WHEN: April 18, 2024
WHERE: KOSC - Chair's Room and Loggia
TIME: Reception at 10 a.m., Lecture at 10:30 a.m.
Free and open to the public
Wisdom: One or Many? This talk will explore the category of wisdom in the Christian intellectual tradition. Some questions broached in it include: What does wisdom actually mean? How does it speak to God's role and the role of humankind in the divine plan? How has it been treated by past theologians, thinkers, and artists? How might a recovery of a vocabulary about wisdom breathe new life into Christian higher education, which currently finds itself facing many challenges?

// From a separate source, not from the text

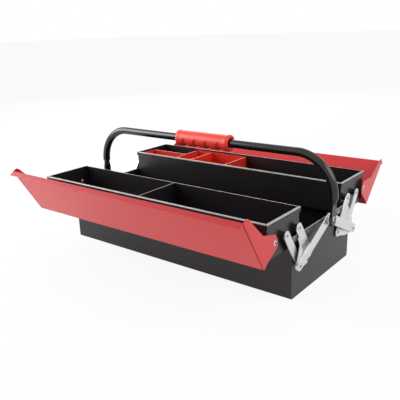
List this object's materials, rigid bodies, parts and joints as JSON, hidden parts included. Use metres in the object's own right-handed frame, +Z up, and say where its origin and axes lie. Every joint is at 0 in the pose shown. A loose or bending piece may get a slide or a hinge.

Thomas Albert (Tal) Howard (PhD, University of Virginia) is Professor of Humanities and History and holder of the Phyllis and Richard Duesenberg Chair in Christian Ethics at Valparaiso University, where he is affiliated with Christ College, Valparaiso’s humanities-based honors college. He also serves as a Senior Fellow for the Lilly Fellows Program in Humanities and the Arts. Prior to coming to Valparaiso, he taught at Gordon College, where he founded and directed the Jerusalem and Athens Forum honors program and led the Center for Faith and Inquiry. He is the author or editor of several books, including The Faiths of Others: A History of Interreligious Dialogue (Yale University Press, 2021), The Pope and the Professor: Pius IX, Ignaz von Döllinger, and the Quandary of the Modern Age (Oxford University Press, 2017), Remembering the Reformation: An Inquiry into the Meanings of Protestantism (Oxford University Press, 2016), and (edited with Mark A. Noll) Protestantism after 500 Years (Oxford University Press, 2016). His writings have appeared in peer-reviewed journals, such as the Journal of the History of Ideas and the Journal of the American Academy of Religion, and in more general venues such as Hedgehog Review, Wall Street Journal, Modern Age, Touchstone, Inside Higher Ed, National Interest, Christian Century, First Things, and Commonweal. He is currently working on two book projects: "Broken Altars: Secularist Violence in Modern History” (forthcoming from Yale University Press in 2025) and “Modern Christian Theology: An Intellectual History” (under contract with Princeton University Press).